Leetcode Contest 147

Stone Game II

Alex and Lee continue their games with piles of stones. There are a number of piles arranged in a row, and each pile has a positive integer number of stones piles[i]. The objective of the game is to end with the most stones.

Alex and Lee take turns, with Alex starting first. Initially, M = 1. On each player’s turn, that player can take all the stones in the first X remaining piles, where 1 <= X <= 2M. Then, we set M = max(M, X).

The game continues until all the stones have been taken. Assuming Alex and Lee play optimally, return the maximum number of stones Alex can get.

Keyword: DP

For the piles array, suppose Alex and Lee are at the position i, and Alex need to make his best move now in order to get more stones. Suppose f(x, M) means the best move made at position x, we have the equation that f(i, M) = min[sum - f(x) for x in range(i + 1, i + 2 * M)], as both sides need to make their best move.

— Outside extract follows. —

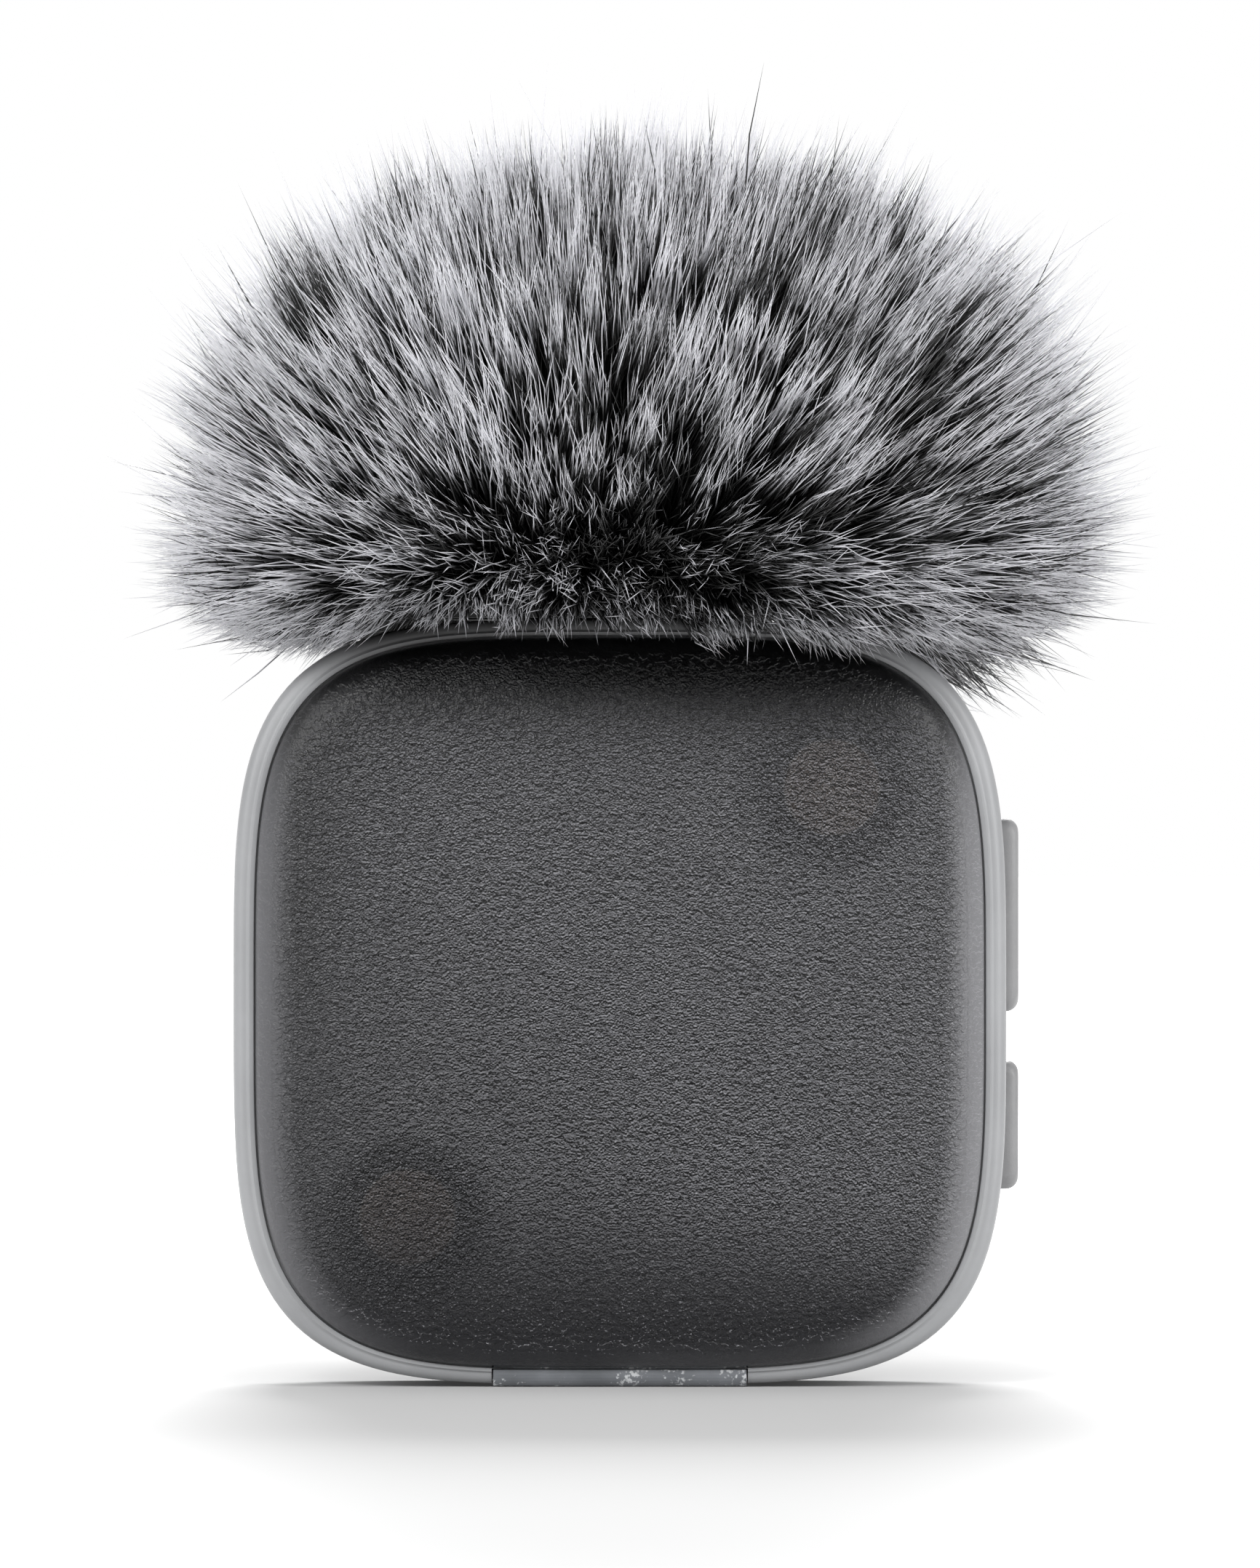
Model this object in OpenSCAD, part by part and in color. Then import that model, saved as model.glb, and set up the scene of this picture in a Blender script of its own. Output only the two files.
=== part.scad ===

It’s obvious that the complexity would be high and we need a cache to reduce time/space cost. Here we use a dictionary to do so, but a better way would be using lrucache , which is a decorator to wrap a function with a memoizing callable that saves up to the maxsize most recent calls.

class Solution(object):
def stoneGameII(self, piles):
"""
:type piles: List[int]
:rtype: int
"""
length = len(piles)
if length <= 2: return sum(piles)

record = [0 for i in range(length)]
record[-1] = piles[-1]
for i in range(length - 2, -1, -1):
record[i] = piles[i] + record[i + 1]  # sum of all piles start from position i

cache = {} # use cache to reduce time cost

def optimalCanTake(pos, M):
# the `f` we mentioned above
if (pos, M) in cache:
return cache[(pos, M)]
if pos >= length:
return 0
if 2 * M >= length - pos:
return record[pos]
nextMinValue = 999999999

for i in range(pos + 1, pos + 2 * M + 1):
# i is X
nextMinValue = min(nextMinValue, optimalCanTake(i, max(M, i - pos)))
result = record[pos] - nextMinValue
cache[(pos, M)] = result
return result

return optimalCanTake(0, 1)